__GIVEN INSTRUCTION__: Read the data and repeat it in full, exactly.

__SOURCE EXCERPT__:
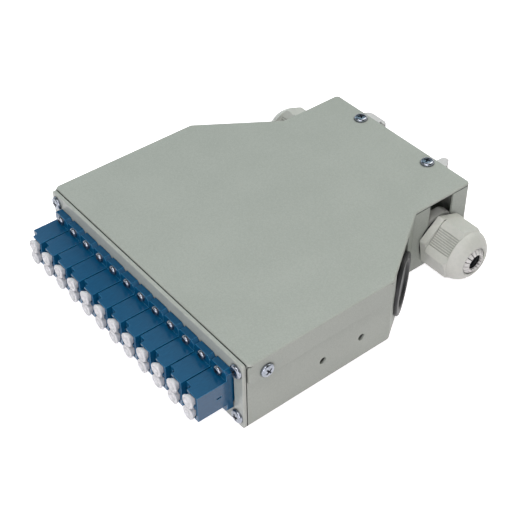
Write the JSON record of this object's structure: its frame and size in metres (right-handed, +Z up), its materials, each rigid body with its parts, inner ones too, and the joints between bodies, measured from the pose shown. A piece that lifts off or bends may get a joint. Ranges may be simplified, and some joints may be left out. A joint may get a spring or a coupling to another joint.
{
  "type": "din rail fibre box",
  "caption": "Folded-steel fibre distribution box with a front row of duplex adapters, side cable glands and grommets, and a spring-latched clip for a 35 mm rail.",
  "frame": {"origin": "centre of the housing's underside", "axes": "+Z up out of the lid, +Y from the adapters to the rail, +X to the right seen from the front"},
  "size_m": [0.137, 0.1679, 0.0358],
  "materials": {
    "powder_coat": "fine orange peel powder coat on folded sheet steel",
    "zinc": "bright zinc plate",
    "ceramic": "polished zirconia",
    "cap_plastic": "translucent white polyethylene",
    "adapter_plastic": "satin moulded",
    "gland_polyamide": "satin moulded polyamide",
    "black_rubber": "matt",
    "clip_plastic": "moulded",
    "holder_plastic": "moulded",
    "spring_steel": "bright"
  },
  "bodies": {
    "housing": {"chassis": "powder_coat", "adapter_plate": "powder_coat", "plate_screws": "zinc", "adapter_01": "adapter_plastic", "adapter_02": "adapter_plastic", "adapter_03": "adapter_plastic", "adapter_04": "adapter_plastic", "adapter_05": "adapter_plastic", "adapter_06": "adapter_plastic", "adapter_07": "adapter_plastic", "adapter_08": "adapter_plastic", "adapter_09": "adapter_plastic", "adapter_10": "adapter_plastic", "adapter_11": "adapter_plastic", "adapter_12": "adapter_plastic", "alignment_sleeves": "ceramic", "adapter_screws": "zinc", "inner_dust_caps": "cap_plastic", "right_gland_body": "gland_polyamide", "right_gland_washer": "black_rubber", "right_gland_locknut": "gland_polyamide", "right_gland_basket": "gland_polyamide", "right_gland_seal": "black_rubber", "left_gland_body": "gland_polyamide", "left_gland_washer": "black_rubber", "left_gland_locknut": "gland_polyamide", "left_gland_basket": "gland_polyamide", "left_gland_seal": "black_rubber", "right_grommet": "black_rubber", "left_grommet": "black_rubber", "rail_clip": "clip_plastic", "latch_spring": "spring_steel", "clip_screws": "zinc", "clip_nuts": "zinc", "splice_holder": "holder_plastic", "holder_screws": "zinc"},
    "lid": {"cover": "powder_coat", "cover_side_screws": "zinc", "cover_side_nuts": "zinc", "cover_rear_screws": "zinc"},
    "right_nut": {"right_gland_nut": "gland_polyamide"},
    "left_nut": {"left_gland_nut": "gland_polyamide"},
    "latch": {"rail_latch": "clip_plastic"},
    "cap_01": {"dust_cap_01": "cap_plastic"},
    "cap_02": {"dust_cap_02": "cap_plastic"},
    "cap_03": {"dust_cap_03": "cap_plastic"},
    "cap_04": {"dust_cap_04": "cap_plastic"},
    "cap_05": {"dust_cap_05": "cap_plastic"},
    "cap_06": {"dust_cap_06": "cap_plastic"},
    "cap_07": {"dust_cap_07": "cap_plastic"},
    "cap_08": {"dust_cap_08": "cap_plastic"},
    "cap_09": {"dust_cap_09": "cap_plastic"},
    "cap_10": {"dust_cap_10": "cap_plastic"},
    "cap_11": {"dust_cap_11": "cap_plastic"},
    "cap_12": {"dust_cap_12": "cap_plastic"}
  },
  "joints": [
    {"name": "lid_lift", "type": "slide", "parent": "housing", "child": "lid", "axis": [0, 0, 1], "range_m": [0, 0.045]},
    {"name": "right_nut_turn", "type": "hinge", "parent": "housing", "child": "right_nut", "pos_m": [0.04255, 0.0532, 0.013], "axis": [1, 0, 0], "continuous": true},
    {"name": "left_nut_turn", "type": "hinge", "parent": "housing", "child": "left_nut", "pos_m": [-0.04255, 0.0532, 0.013], "axis": [-1, 0, 0], "continuous": true},
    {"name": "latch_pull", "type": "slide", "parent": "housing", "child": "latch", "axis": [1, 0, 0], "range_m": [0, 0.004], "stiffness_N_per_m": 2500, "springref_m": -0.002, "deforming": ["latch_spring"]},
    {"name": "cap_01_pull", "type": "slide", "parent": "housing", "child": "cap_01", "axis": [0, -1, 0], "range_m": [0, 0.012]},
    {"name": "cap_02_pull", "type": "slide", "parent": "housing", "child": "cap_02", "axis": [0, -1, 0], "range_m": [0, 0.012]},
    {"name": "cap_03_pull", "type": "slide", "parent": "housing", "child": "cap_03", "axis": [0, -1, 0], "range_m": [0, 0.012]},
    {"name": "cap_04_pull", "type": "slide", "parent": "housing", "child": "cap_04", "axis": [0, -1, 0], "range_m": [0, 0.012]},
    {"name": "cap_05_pull", "type": "slide", "parent": "housing", "child": "cap_05", "axis": [0, -1, 0], "range_m": [0, 0.012]},
    {"name": "cap_06_pull", "type": "slide", "parent": "housing", "child": "cap_06", "axis": [0, -1, 0], "range_m": [0, 0.012]},
    {"name": "cap_07_pull", "type": "slide", "parent": "housing", "child": "cap_07", "axis": [0, -1, 0], "range_m": [0, 0.012]},
    {"name": "cap_08_pull", "type": "slide", "parent": "housing", "child": "cap_08", "axis": [0, -1, 0], "range_m": [0, 0.012]},
    {"name": "cap_09_pull", "type": "slide", "parent": "housing", "child": "cap_09", "axis": [0, -1, 0], "range_m": [0, 0.012]},
    {"name": "cap_10_pull", "type": "slide", "parent": "housing", "child": "cap_10", "axis": [0, -1, 0], "range_m": [0, 0.012]},
    {"name": "cap_11_pull", "type": "slide", "parent": "housing", "child": "cap_11", "axis": [0, -1, 0], "range_m": [0, 0.012]},
    {"name": "cap_12_pull", "type": "slide", "parent": "housing", "child": "cap_12", "axis": [0, -1, 0], "range_m": [0, 0.012]}
  ]
}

__RESPONSE BELOW__:
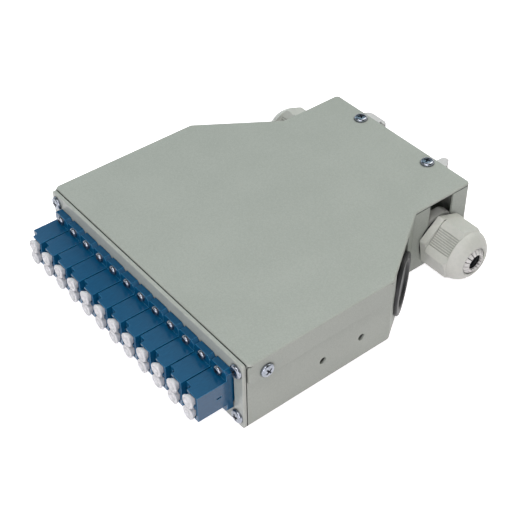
Write the JSON record of this object's structure: its frame and size in metres (right-handed, +Z up), its materials, each rigid body with its parts, inner ones too, and the joints between bodies, measured from the pose shown. A piece that lifts off or bends may get a joint. Ranges may be simplified, and some joints may be left out. A joint may get a spring or a coupling to another joint.
{
  "type": "din rail fibre box",
  "caption": "Folded-steel fibre distribution box with a front row of duplex adapters, side cable glands and grommets, and a spring-latched clip for a 35 mm rail.",
  "frame": {"origin": "centre of the housing's underside", "axes": "+Z up out of the lid, +Y from the adapters to the rail, +X to the right seen from the front"},
  "size_m": [0.137, 0.1679, 0.0358],
  "materials": {
    "powder_coat": "fine orange peel powder coat on folded sheet steel",
    "zinc": "bright zinc plate",
    "ceramic": "polished zirconia",
    "cap_plastic": "translucent white polyethylene",
    "adapter_plastic": "satin moulded",
    "gland_polyamide": "satin moulded polyamide",
    "black_rubber": "matt",
    "clip_plastic": "moulded",
    "holder_plastic": "moulded",
    "spring_steel": "bright"
  },
  "bodies": {
    "housing": {"chassis": "powder_coat", "adapter_plate": "powder_coat", "plate_screws": "zinc", "adapter_01": "adapter_plastic", "adapter_02": "adapter_plastic", "adapter_03": "adapter_plastic", "adapter_04": "adapter_plastic", "adapter_05": "adapter_plastic", "adapter_06": "adapter_plastic", "adapter_07": "adapter_plastic", "adapter_08": "adapter_plastic", "adapter_09": "adapter_plastic", "adapter_10": "adapter_plastic", "adapter_11": "adapter_plastic", "adapter_12": "adapter_plastic", "alignment_sleeves": "ceramic", "adapter_screws": "zinc", "inner_dust_caps": "cap_plastic", "right_gland_body": "gland_polyamide", "right_gland_washer": "black_rubber", "right_gland_locknut": "gland_polyamide", "right_gland_basket": "gland_polyamide", "right_gland_seal": "black_rubber", "left_gland_body": "gland_polyamide", "left_gland_washer": "black_rubber", "left_gland_locknut": "gland_polyamide", "left_gland_basket": "gland_polyamide", "left_gland_seal": "black_rubber", "right_grommet": "black_rubber", "left_grommet": "black_rubber", "rail_clip": "clip_plastic", "latch_spring": "spring_steel", "clip_screws": "zinc", "clip_nuts": "zinc", "splice_holder": "holder_plastic", "holder_screws": "zinc"},
    "lid": {"cover": "powder_coat", "cover_side_screws": "zinc", "cover_side_nuts": "zinc", "cover_rear_screws": "zinc"},
    "right_nut": {"right_gland_nut": "gland_polyamide"},
    "left_nut": {"left_gland_nut": "gland_polyamide"},
    "latch": {"rail_latch": "clip_plastic"},
    "cap_01": {"dust_cap_01": "cap_plastic"},
    "cap_02": {"dust_cap_02": "cap_plastic"},
    "cap_03": {"dust_cap_03": "cap_plastic"},
    "cap_04": {"dust_cap_04": "cap_plastic"},
    "cap_05": {"dust_cap_05": "cap_plastic"},
    "cap_06": {"dust_cap_06": "cap_plastic"},
    "cap_07": {"dust_cap_07": "cap_plastic"},
    "cap_08": {"dust_cap_08": "cap_plastic"},
    "cap_09": {"dust_cap_09": "cap_plastic"},
    "cap_10": {"dust_cap_10": "cap_plastic"},
    "cap_11": {"dust_cap_11": "cap_plastic"},
    "cap_12": {"dust_cap_12": "cap_plastic"}
  },
  "joints": [
    {"name": "lid_lift", "type": "slide", "parent": "housing", "child": "lid", "axis": [0, 0, 1], "range_m": [0, 0.045]},
    {"name": "right_nut_turn", "type": "hinge", "parent": "housing", "child": "right_nut", "pos_m": [0.04255, 0.0532, 0.013], "axis": [1, 0, 0], "continuous": true},
    {"name": "left_nut_turn", "type": "hinge", "parent": "housing", "child": "left_nut", "pos_m": [-0.04255, 0.0532, 0.013], "axis": [-1, 0, 0], "continuous": true},
    {"name": "latch_pull", "type": "slide", "parent": "housing", "child": "latch", "axis": [1, 0, 0], "range_m": [0, 0.004], "stiffness_N_per_m": 2500, "springref_m": -0.002, "deforming": ["latch_spring"]},
    {"name": "cap_01_pull", "type": "slide", "parent": "housing", "child": "cap_01", "axis": [0, -1, 0], "range_m": [0, 0.012]},
    {"name": "cap_02_pull", "type": "slide", "parent": "housing", "child": "cap_02", "axis": [0, -1, 0], "range_m": [0, 0.012]},
    {"name": "cap_03_pull", "type": "slide", "parent": "housing", "child": "cap_03", "axis": [0, -1, 0], "range_m": [0, 0.012]},
    {"name": "cap_04_pull", "type": "slide", "parent": "housing", "child": "cap_04", "axis": [0, -1, 0], "range_m": [0, 0.012]},
    {"name": "cap_05_pull", "type": "slide", "parent": "housing", "child": "cap_05", "axis": [0, -1, 0], "range_m": [0, 0.012]},
    {"name": "cap_06_pull", "type": "slide", "parent": "housing", "child": "cap_06", "axis": [0, -1, 0], "range_m": [0, 0.012]},
    {"name": "cap_07_pull", "type": "slide", "parent": "housing", "child": "cap_07", "axis": [0, -1, 0], "range_m": [0, 0.012]},
    {"name": "cap_08_pull", "type": "slide", "parent": "housing", "child": "cap_08", "axis": [0, -1, 0], "range_m": [0, 0.012]},
    {"name": "cap_09_pull", "type": "slide", "parent": "housing", "child": "cap_09", "axis": [0, -1, 0], "range_m": [0, 0.012]},
    {"name": "cap_10_pull", "type": "slide", "parent": "housing", "child": "cap_10", "axis": [0, -1, 0], "range_m": [0, 0.012]},
    {"name": "cap_11_pull", "type": "slide", "parent": "housing", "child": "cap_11", "axis": [0, -1, 0], "range_m": [0, 0.012]},
    {"name": "cap_12_pull", "type": "slide", "parent": "housing", "child": "cap_12", "axis": [0, -1, 0], "range_m": [0, 0.012]}
  ]
}